8. It has also been submitted by Mr. B.N. Bose that the petitioner had an alternative remedy by way of a suit and, therefore, this Court should not in the exercise of its discretion under Article 226 grant any relief to the petitioner in this application. It has been held by Das J., in D. Parraju v. General Manager, B. N. Rly. 56 Cal. W. N. 264, that where extended questions of facts have to be gone into in disposing of an application under Article 226, the petitioner should be relegated to a suit and the Court should not exercise its powers under Article 226 in such a ease. Mr. S. K. Basu appearing for the petitioner, however, points out that the real question is whether the principles of natural justice have been observed in this case and further whether the statutory rules have been complied with Or not.

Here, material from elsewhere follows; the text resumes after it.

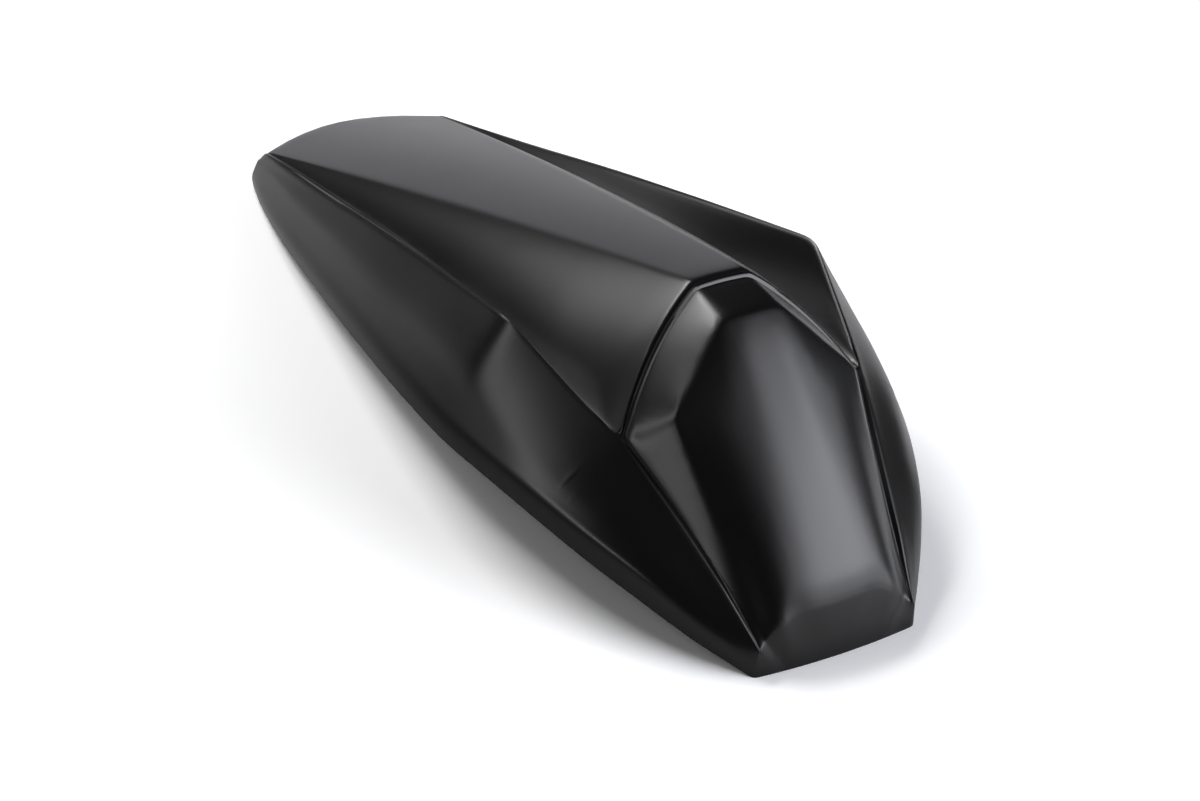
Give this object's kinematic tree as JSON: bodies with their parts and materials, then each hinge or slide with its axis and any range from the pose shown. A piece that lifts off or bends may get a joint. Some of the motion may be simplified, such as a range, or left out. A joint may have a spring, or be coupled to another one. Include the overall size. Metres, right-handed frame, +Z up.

It may be pointed out however, that with regard to these matters, namely to what extent the rules of natural justice or the statutory rules have been violated there are facts in dispute in this case. It is not a case where the facts are admitted and the only question to be decided is a question of law. One of the submissions of Mr. Santosh Kumar Basu is that the orders were passed mala fide. This is a question which can be more conveniently disposed of in a suit than in an application under Article 226 of the Constitution. It appears to me that the preliminary objections must be given effect to and this petition, therefore, fails.
9. This Rule is accordingly 'discharged but I make no order as to costs.